* PROBLEM *
Copy out the complete listing, word for word.

****************

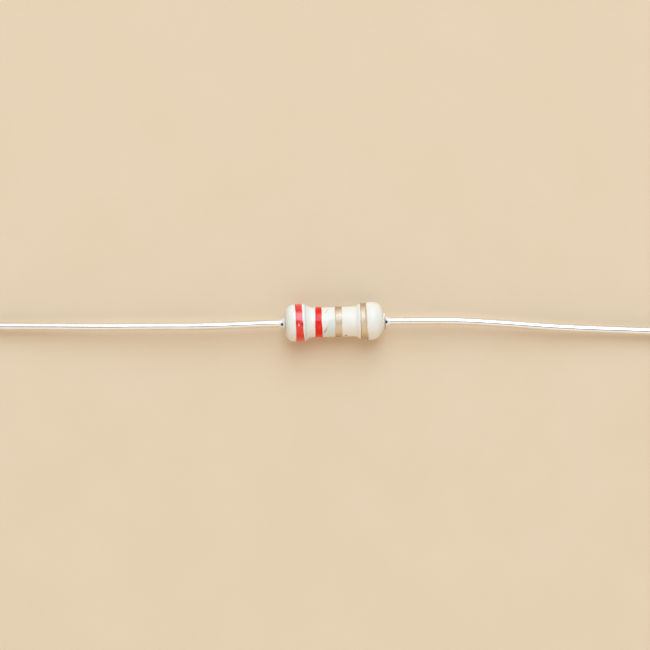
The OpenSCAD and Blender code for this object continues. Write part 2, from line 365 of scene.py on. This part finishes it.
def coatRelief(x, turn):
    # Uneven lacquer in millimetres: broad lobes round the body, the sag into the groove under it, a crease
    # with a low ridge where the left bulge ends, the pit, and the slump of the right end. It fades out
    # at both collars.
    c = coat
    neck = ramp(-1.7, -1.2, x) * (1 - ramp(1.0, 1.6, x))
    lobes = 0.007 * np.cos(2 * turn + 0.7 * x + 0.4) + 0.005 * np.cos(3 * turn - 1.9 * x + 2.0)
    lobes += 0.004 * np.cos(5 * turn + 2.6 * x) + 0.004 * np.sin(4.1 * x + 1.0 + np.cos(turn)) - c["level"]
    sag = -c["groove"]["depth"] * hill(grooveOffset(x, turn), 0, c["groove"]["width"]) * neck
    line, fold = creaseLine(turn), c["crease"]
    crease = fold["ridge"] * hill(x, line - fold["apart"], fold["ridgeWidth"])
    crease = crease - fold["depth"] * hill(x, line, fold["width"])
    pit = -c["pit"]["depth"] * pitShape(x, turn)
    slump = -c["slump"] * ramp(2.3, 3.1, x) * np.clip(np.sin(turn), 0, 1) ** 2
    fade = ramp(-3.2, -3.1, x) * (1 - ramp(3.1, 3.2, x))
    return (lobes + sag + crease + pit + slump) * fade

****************

* WRITTEN RESPONSE *
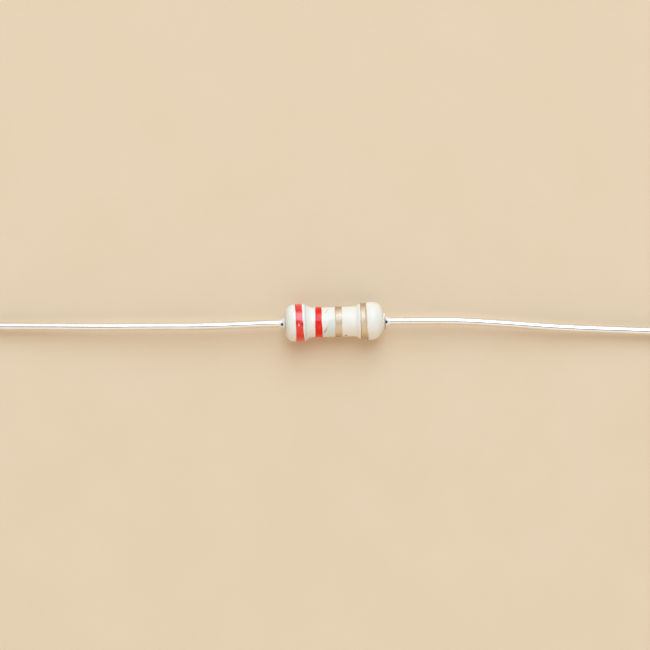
The OpenSCAD and Blender code for this object continues. Write part 2, from line 365 of scene.py on. This part finishes it.
def coatRelief(x, turn):
    # Uneven lacquer in millimetres: broad lobes round the body, the sag into the groove under it, a crease
    # with a low ridge where the left bulge ends, the pit, and the slump of the right end. It fades out
    # at both collars.
    c = coat
    neck = ramp(-1.7, -1.2, x) * (1 - ramp(1.0, 1.6, x))
    lobes = 0.007 * np.cos(2 * turn + 0.7 * x + 0.4) + 0.005 * np.cos(3 * turn - 1.9 * x + 2.0)
    lobes += 0.004 * np.cos(5 * turn + 2.6 * x) + 0.004 * np.sin(4.1 * x + 1.0 + np.cos(turn)) - c["level"]
    sag = -c["groove"]["depth"] * hill(grooveOffset(x, turn), 0, c["groove"]["width"]) * neck
    line, fold = creaseLine(turn), c["crease"]
    crease = fold["ridge"] * hill(x, line - fold["apart"], fold["ridgeWidth"])
    crease = crease - fold["depth"] * hill(x, line, fold["width"])
    pit = -c["pit"]["depth"] * pitShape(x, turn)
    slump = -c["slump"] * ramp(2.3, 3.1, x) * np.clip(np.sin(turn), 0, 1) ** 2
    fade = ramp(-3.2, -3.1, x) * (1 - ramp(3.1, 3.2, x))
    return (lobes + sag + crease + pit + slump) * fade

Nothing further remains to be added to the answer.